The Civil War was fought to restore the Union of States, with abolition of slavery a prerequisite eventually demanded by the North. The South fought brutally to preserve their agricultural way of life; a living almost completely dependant on slavery. During the war, the Union Congress passed acts to abolish slavery in the North, and declared southern slaves who served the Confederate military to be free. In January of 1863, Abraham Lincoln issued the Emancipation Proclamation which declared that all slaves still held by rebellious states were legally free. The war would rage for two more years. The long term effect of supply line blockades established by the Union forces eventually broke the will of the Confederate Army whose starving soldiers finally succumbed to their need for food; they finally lost their morale and were defeated. The final surrenders were completed in April and May of 1865. The human costs of the war; and consequently the costs of eliminating slavery in the United States, were almost beyond measure. At least 620,000 soldiers were killed, and several million people found themselves mourning the losses of their loved ones (United States).
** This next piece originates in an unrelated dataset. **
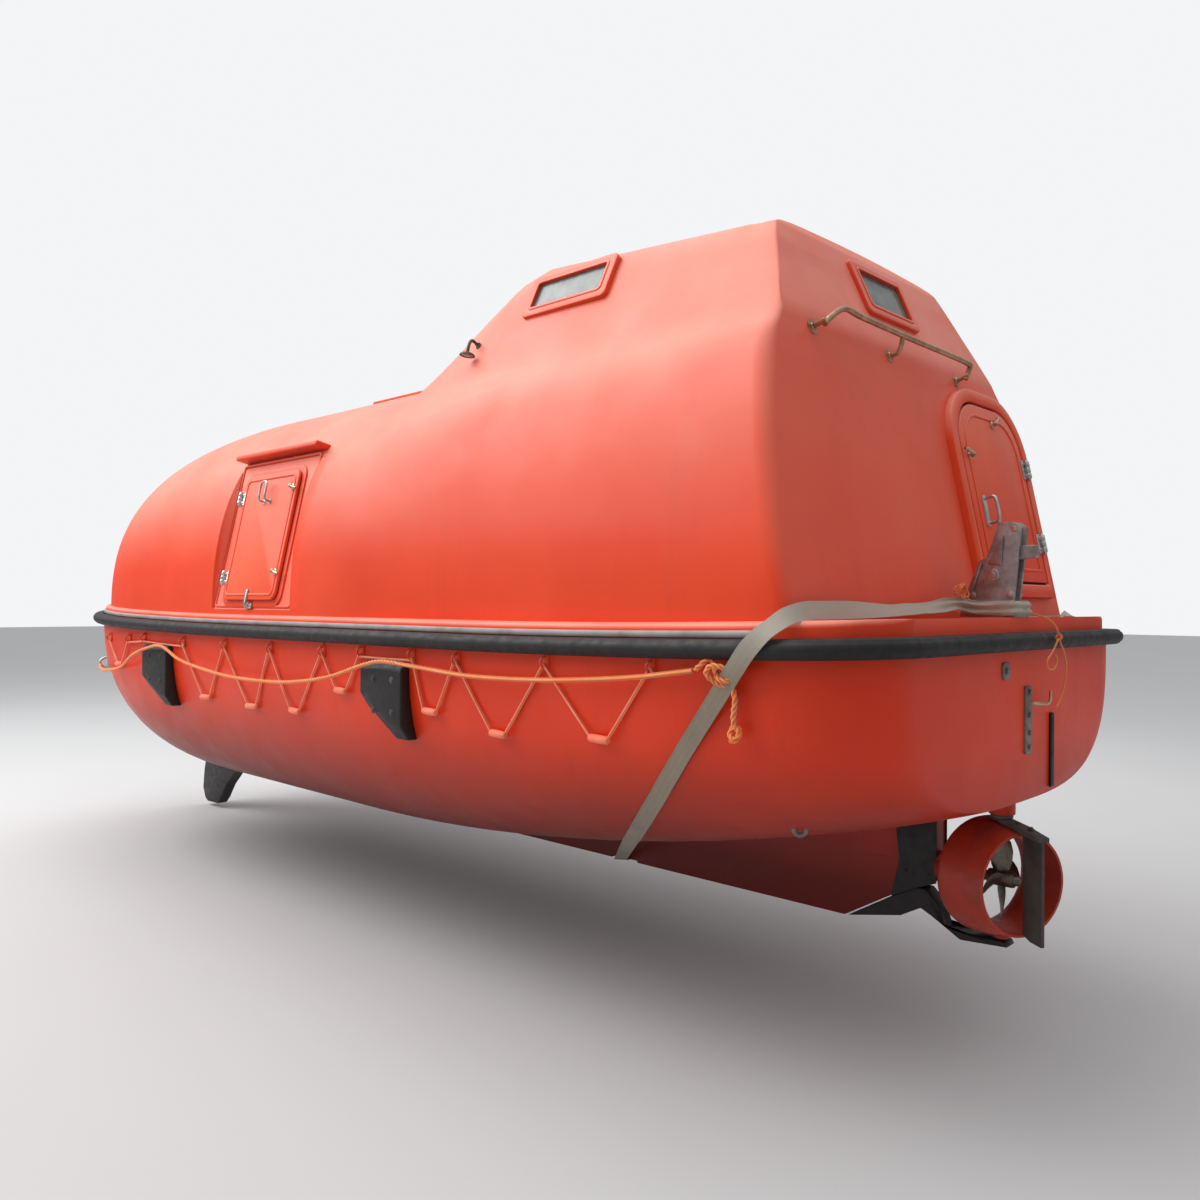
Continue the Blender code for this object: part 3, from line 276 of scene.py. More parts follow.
@dataclass(frozen=True)
class Gelcoat:
    """Glossy coloured gelcoat over laminate, weathered by sun and spray, with painted shade below and a
    painted highlight on top.
    """

    name: str
    bright: Colour = (0.82, 0.062, 0.014)
    deep: Colour = (0.72, 0.046, 0.010)
    chalk: Colour = (0.84, 0.17, 0.09)
    grime: Colour = (0.20, 0.030, 0.018)
    # Painted shade: the near-black that the hull darkens to towards the keel.
    keel: Colour = (0.10, 0.006, 0.004)
    # Painted highlight on upward faces: its colour, how much of it, and the slope it starts at.
    pale: Colour = (0.96, 0.40, 0.30)
    lightened: float = 0.66
    highlight_from: float = 0.10
    chalking: float = 0.10
    grimy: float = 0.30
    gloss: float = 0.40
    waves: float = 0.0025

    def make(self) -> Material:
        """Builds the material.

        Returns:
            The material.
        """
        s = Shades(self.name)
        body = s.blend(s.span(s.noise(0.9, 3.0), 0.35, 0.65), self.deep, self.bright)
        fade = s.span(s.noise(2.3, 6.0, 0.6, (1.0, 1.0, 0.35)), 0.50, 0.80, 0.0, self.chalking)
        body = s.blend(fade, body, self.chalk)
        streaks = s.span(s.noise(7.0, 6.0, 0.62, (1.0, 1.0, 0.07)), 0.56, 0.80, 0.0, self.grimy)
        low = s.span(s.axis("Z"), 0.35, -0.75, 0.35, 1.0)
        body = s.blend(s.maths("MULTIPLY", streaks, low), body, self.grime)
        # Painted shade: faces that point down are darkened towards the grime colour.
        under = s.span(s.slope("Z"), -0.25, -0.95, 0.0, 0.45)
        body = s.blend(s.maths("MULTIPLY", under, s.span(s.noise(3.0, 5.0), 0.3, 0.7, 0.35, 1.0)),
                       body, self.grime)
        # Painted shade: darker towards the keel, from z = 0.12 down to z = -0.50.
        body = s.blend(s.span(s.axis("Z"), 0.12, -0.50, 0.0, 0.93), body, self.keel)
        # Painted highlight: upward faces are paled, standing in for the sky's sheen on the gloss.
        above = s.span(s.slope("Z"), self.highlight_from, self.highlight_from + 0.45, 0.0, self.lightened)
        body = s.blend(s.maths("MULTIPLY", above, s.span(s.noise(2.1, 5.0), 0.25, 0.7, 0.6, 1.0)), body,
                       self.pale)
        scuffs = s.span(s.noise(38.0, 8.0, 0.7), 0.60, 0.72, 0.0, 0.07)
        body = s.blend(scuffs, body, self.chalk)
        rough = s.span(s.noise(4.5, 6.0, 0.6), 0.3, 0.75, self.gloss, self.gloss + 0.16)
        s.bump(s.noise(1.7, 2.0, 0.4), 0.02, self.waves * 60)
        s.bump(s.noise(420.0, 2.0, 0.5), 0.0004, 0.25)
        return s.give(Base_Color=body, Roughness=rough, Coat_Weight=0.06, Coat_Roughness=0.15,
                      Specular_IOR_Level=0.24)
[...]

The forces of the Civil War were divided almost entirely by the question of slavery. Nearly every pro-slavery state had fought for the Confederacy and nearly every pro-abolition state had fought for the Union. Today, the aftershocks of the Civil War have not vanished. Struggles for racial equality and racial integration continue to course through American culture. The practice of slavery was an almost incomprehensible sin and the necessary healing process continues to this day. It is logical to now view the Civil War as the mid-point for the fall of slavery; several generations of Americans wrestled with eradicating slavery before the Civil War; and several generations have wrestled with the results since the Civil War. But slavery did indeed fall, and the human costs should weigh heavily on any modern day discussion of the subject.